When Armed Forces was expanded into a two-CD package five years ago, it included some live tracks from the subsequent tour of the US that Costello and the Attractions did. Two live tracks from that bonus disc are included here. “Mystery Dance” and “You Belong to Me” shows what an incendiary live performer Costello was, and how terrific the Attractions were as a live band. Of course, if you didn’t attend any of the concerts, you could still have come away with that conclusion from their controversial performance on Saturday Night Live, where Costello stopped the Attractions in mid-song and had them kick into “Radio Radio”, a song that NBC didn’t want him to play.

Get Happy! wasn’t one of Costello’s best efforts, but they did choose one of the best tracks from it to include on Rock and Roll Music, “King Horse”. “Lover’s Walk” is a rather uncharacteristic track from Trust, but it does show his desire to start experimenting, which he’d do after that album. The remaining tracks on the collection bar the final are from Blood and Chocolate and its sessions, ignoring Imperial Bedroom (which was well-represented on the other collection) and King of America. However, “Tokyo Storm Warning” is included, and that forgives that particular concentration.

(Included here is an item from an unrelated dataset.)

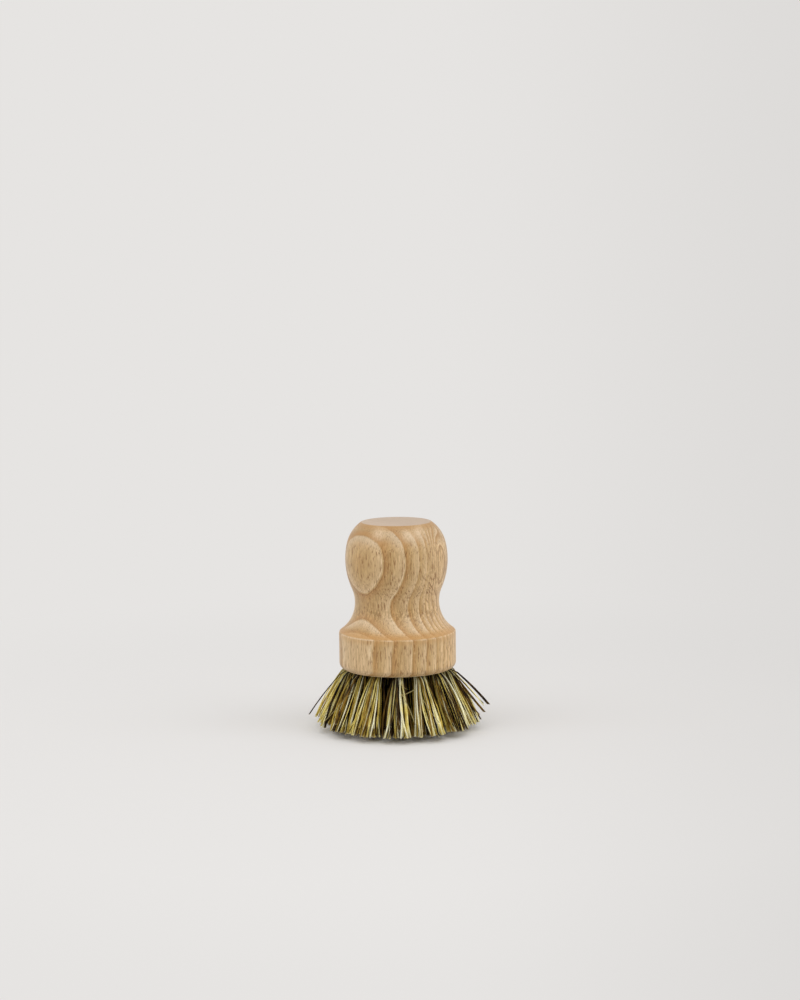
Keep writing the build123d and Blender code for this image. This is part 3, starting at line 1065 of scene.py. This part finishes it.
def set_camera(context):
    """Aims the camera so that, once rolled, it sees the reference on the axis at its pixel."""
    elevation = math.radians(CAMERA_ELEVATION)
    roll = math.radians(CAMERA_ROLL)
    across, below = Matrix.Rotation(-roll, 2) @ Vector(REFERENCE_PX)
    pitch = elevation - math.atan(below / FOCAL_PX)
    yaw = math.atan(across / FOCAL_PX)
    tilt = Matrix.Rotation(math.pi / 2 - pitch, 4, "X")
    turn = Matrix.Rotation(yaw, 4, "Z") @ tilt @ Matrix.Rotation(roll, 4, "Z")
    lens = bpy.data.cameras.new("camera")
    lens.sensor_width = SENSOR_MM
    lens.lens = SENSOR_MM * FOCAL_PX / IMAGE_HEIGHT
    lens.clip_start = 0.01
    lens.clip_end = 50.0
    camera = bpy.data.objects.new("camera", lens)
    place = Vector((0, -math.cos(elevation), math.sin(elevation))) * CAMERA_DISTANCE
    camera.matrix_world = Matrix.Translation(place + Vector((0, 0, REFERENCE_HEIGHT))) @ turn
    context.scene.collection.objects.link(camera)
    context.scene.camera = camera


OPERATORS = (
    PALMBRUSH_OT_handle,
    PALMBRUSH_OT_tufts,
    PALMBRUSH_OT_hairs,
    PALMBRUSH_OT_staples,
    PALMBRUSH_OT_stage,
)


class PALMBRUSH_PT_panel(bpy.types.Panel):
    """Lists the brush's pieces and sizes"""

    bl_idname = "PALMBRUSH_PT_panel"
    bl_label = "Palm brush"
    bl_space_type = "VIEW_3D"
    bl_region_type = "UI"
    bl_category = "Palm brush"

    def draw(self, context):
        for operator in OPERATORS:
            self.layout.operator(operator.bl_idname)
        scene = context.scene
        for group in (scene.palmbrush_handle, scene.palmbrush_tufts, scene.palmbrush_stage):
            box = self.layout.box()
            for key in group.bl_rna.properties.keys():
                if key not in ("rna_type", "name"):
                    box.prop(group, key)


CLASSES = (HandleSettings, TuftSettings, StageSettings, *OPERATORS, PALMBRUSH_PT_panel)


def register():
    for item in CLASSES:
        bpy.utils.register_class(item)
    bpy.types.Scene.palmbrush_handle = PointerProperty(type=HandleSettings)
    bpy.types.Scene.palmbrush_tufts = PointerProperty(type=TuftSettings)
    bpy.types.Scene.palmbrush_stage = PointerProperty(type=StageSettings)


def unregister():
    del bpy.types.Scene.palmbrush_handle
    del bpy.types.Scene.palmbrush_tufts
    del bpy.types.Scene.palmbrush_stage
    for item in reversed(CLASSES):
        bpy.utils.unregister_class(item)


def main():
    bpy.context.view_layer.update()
    register()
    bpy.ops.palmbrush.handle()
    bpy.ops.palmbrush.tufts()
    bpy.ops.palmbrush.hairs()
    bpy.ops.palmbrush.staples()
    bpy.ops.palmbrush.stage()


if __name__ == "__main__":
    main()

The collection closes with the demo version of “Welcome to the Working Week”, which will be included in the expanded, remastered edition of My Aim Is True. It’s a good indicator of what the ingredients looked like when they were first added into the test tube, and it’s a great teaser for those upcoming reissues. It’s nice to have on here, but around this time, Costello performed a solo version of “Alison” on a British TV show, and it was magnificent. The only problem is that there are no surviving videotape versions that are of sufficient quality to turn into an audio recording suitable for CD release. Having this on here is some small consolation for that.

Rock and Roll Music is not essential listening like The First 10 Years is, but it’s a quality selection of the obscure, punctuated by inclusions of better-known tracks. If you’re just getting into Costello’s early work, I’d recommend The First 10 Years, followed by the reissues of My Aim Is True, This Year’s Model, Armed Forces and Imperial Bedroom, then move on to Rock and Roll Music. Eventually, though, Rock and Roll Music will be on your purchase list. As the man himself said, you gotta listen.